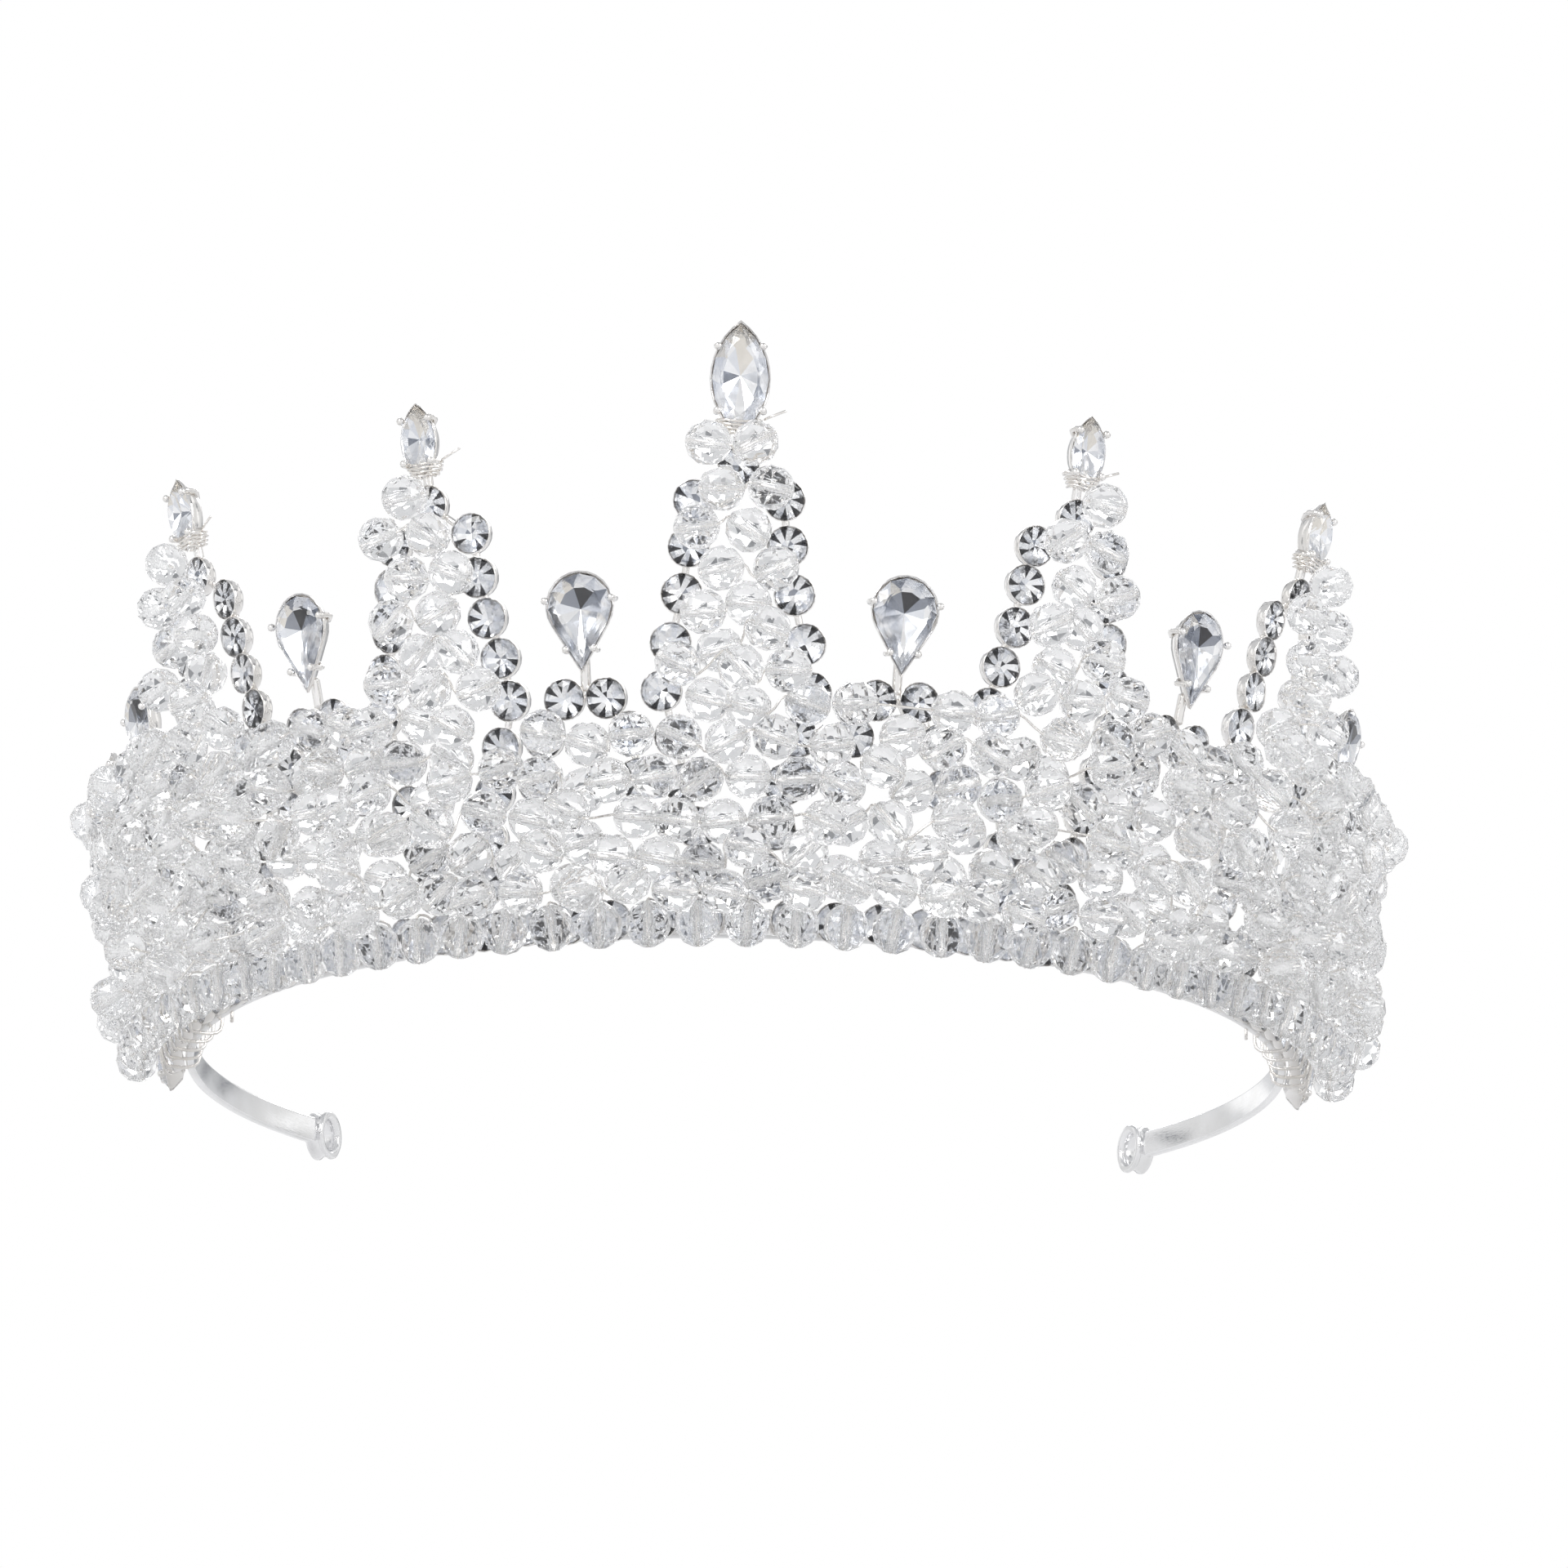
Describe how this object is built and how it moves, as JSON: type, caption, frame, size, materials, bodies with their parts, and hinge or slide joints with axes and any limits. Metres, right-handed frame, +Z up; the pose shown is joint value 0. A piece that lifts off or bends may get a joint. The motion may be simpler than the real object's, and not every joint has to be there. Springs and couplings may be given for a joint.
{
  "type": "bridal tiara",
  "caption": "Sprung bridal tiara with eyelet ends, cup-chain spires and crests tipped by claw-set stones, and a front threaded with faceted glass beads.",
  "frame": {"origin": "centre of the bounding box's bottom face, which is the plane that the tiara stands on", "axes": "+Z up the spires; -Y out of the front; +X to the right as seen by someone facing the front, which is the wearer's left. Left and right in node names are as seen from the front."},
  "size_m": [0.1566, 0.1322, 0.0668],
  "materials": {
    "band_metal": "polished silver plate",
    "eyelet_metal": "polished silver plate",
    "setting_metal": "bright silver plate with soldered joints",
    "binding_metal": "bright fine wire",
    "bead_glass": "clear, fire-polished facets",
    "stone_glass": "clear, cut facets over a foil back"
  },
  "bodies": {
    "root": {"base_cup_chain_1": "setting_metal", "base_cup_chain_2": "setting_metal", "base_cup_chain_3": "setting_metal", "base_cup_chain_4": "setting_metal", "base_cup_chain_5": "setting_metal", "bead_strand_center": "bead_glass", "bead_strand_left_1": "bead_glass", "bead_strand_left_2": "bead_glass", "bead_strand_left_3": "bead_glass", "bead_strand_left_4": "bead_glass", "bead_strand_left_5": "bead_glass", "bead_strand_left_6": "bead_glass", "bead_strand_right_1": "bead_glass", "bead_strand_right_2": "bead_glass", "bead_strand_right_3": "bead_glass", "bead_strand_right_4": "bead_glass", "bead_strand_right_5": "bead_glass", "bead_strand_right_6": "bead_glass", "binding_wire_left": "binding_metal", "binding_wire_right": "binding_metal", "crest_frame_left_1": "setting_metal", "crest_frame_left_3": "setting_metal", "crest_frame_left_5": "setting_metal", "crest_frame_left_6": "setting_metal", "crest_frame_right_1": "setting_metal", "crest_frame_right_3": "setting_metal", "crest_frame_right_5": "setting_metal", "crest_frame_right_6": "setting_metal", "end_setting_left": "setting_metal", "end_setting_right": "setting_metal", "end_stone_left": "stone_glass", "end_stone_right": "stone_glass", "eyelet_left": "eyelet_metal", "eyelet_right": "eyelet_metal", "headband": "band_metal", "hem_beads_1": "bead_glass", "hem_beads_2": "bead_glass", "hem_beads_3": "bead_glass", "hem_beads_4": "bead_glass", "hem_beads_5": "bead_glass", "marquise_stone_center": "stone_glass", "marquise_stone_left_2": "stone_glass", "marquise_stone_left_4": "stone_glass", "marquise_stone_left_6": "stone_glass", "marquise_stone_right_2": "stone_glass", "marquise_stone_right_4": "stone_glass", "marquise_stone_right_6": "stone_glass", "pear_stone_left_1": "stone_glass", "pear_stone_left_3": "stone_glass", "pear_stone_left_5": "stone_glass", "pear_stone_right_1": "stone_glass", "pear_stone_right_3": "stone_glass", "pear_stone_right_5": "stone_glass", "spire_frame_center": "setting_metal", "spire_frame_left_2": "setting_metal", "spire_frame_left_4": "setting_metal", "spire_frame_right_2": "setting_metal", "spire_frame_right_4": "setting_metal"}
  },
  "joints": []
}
◇ ◇ ◇ ◇ ◇
(TO DO):
Find the count of lines in the data above where the string "bodies" occurs. Provide that number alone.

(REPLY TO THE EXERCISE):
2